Il fotografo e studioso catalano Joan Fontcuberta ha indagato nei suoi recenti interventi il rapporto tra immagine fotografica e società contemporanea. La rivoluzione digitale ha cambiato l’atto stesso della fotografia creando una mutazione, una vera e propria postfotografia. Le immagini scattate da milioni di fotocamere circolano in Rete a velocità estrema, generando una turbinante “iconosfera”. Ogni giorno vengono scattate e immesse in circolo più foto di quante non ne siano state prodotte nell’intero XX secolo.
Questa vera e propria furia delle immagini crea un contesto di pensiero visivo che ormai tende alla smaterializzazione dei supporti, della nozione di autorialità, di verità o anche solo di memoria. Si tratta di un archivio immenso e al tempo stesso inutile, nel quale è impossibile avere l’ambizione di fare ordine. Come l’Aleph del racconto di Borges esso mostra tutto e al tempo stesso rende ciechi.
A partire da questo stato di cose si dipana la ricerca di numerosi fotografi che, consapevoli della crisi del medium, esplorano incessantemente le zone grigie della riproduzione visiva. Un assaggio di questo nuovo approccio è stato oggetto di un’interessante mostra collettiva intitolata non a caso Metafotografia. Dentro e oltre il medium nell’arte contemporanea, a cura di Mauro Zanchi e Sara Benaglia, tenutasi a Bergamo nel 2019, negli spazi di Baco-Arte Contemporanea. Il catalogo della mostra, edito da Skinnerboox e riccamente illustrato, consente al lettore di farsi un’idea di cos’è la fotografia contemporanea e di cosa potrebbe diventare.

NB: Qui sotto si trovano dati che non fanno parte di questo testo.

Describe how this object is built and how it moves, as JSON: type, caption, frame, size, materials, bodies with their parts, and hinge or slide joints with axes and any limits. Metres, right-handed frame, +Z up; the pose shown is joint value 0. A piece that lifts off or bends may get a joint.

Oltre ai lavori di artisti quali Giorgio Di Noto, Caterina Morigi, Lamberto Teotino, Simone Monsi, Irene Fenara e altri sono presenti numerose interviste che, insieme a due saggi dei curatori, Zanchi e Benaglia, ci permettono di esplorare a fondo il mondo dell’avanguardia fotografica italiana. In un’epoca in cui la diffusione della tecnologia digitale ha moltiplicato a dismisura i modi di raffigurazione di un’immagine questa non è forse più in grado di trasmettere il vero senso di un’immagine universale.
Sembra avverarsi così la profezia di Debord sull’alienazione del consumatore, espressa in La società dello spettacolo: “Più egli contempla, meno vive; più accetta di riconoscersi nelle immagini dominanti del bisogno, meno comprende la sua propria esistenza e il suo proprio desiderio”. Come l’immagine si sostituisce alla realtà, la visione dello spettacolo si sostituisce alla vita. La proliferazione delle immagini svuota il potere evocativo degli originali. Come afferma Lamberto Teotino in un’intervista del volume: “Ogni giorno vengono scattate 300 milioni di foto, almeno tre saranno degli scatti sublimi”.
Le strategie scelte dagli artisti per confrontarsi con questa impasse sono molteplici: chi come Giorgio di Noto colleziona e modifica immagini ritrovate nel deep web criptato, chi archivia l’effimero delle immagini delle telecamere di sorveglianza come Irene Fenara, chi come Teotino introduce tagli, modifiche e paradossi in vecchie immagini ritrovate. La metafotografia mette in luce l’esistenza di un vero e proprio inconscio fotografico, un resto sul quale bisogna lavorare tramite una continua ginnastica della visione.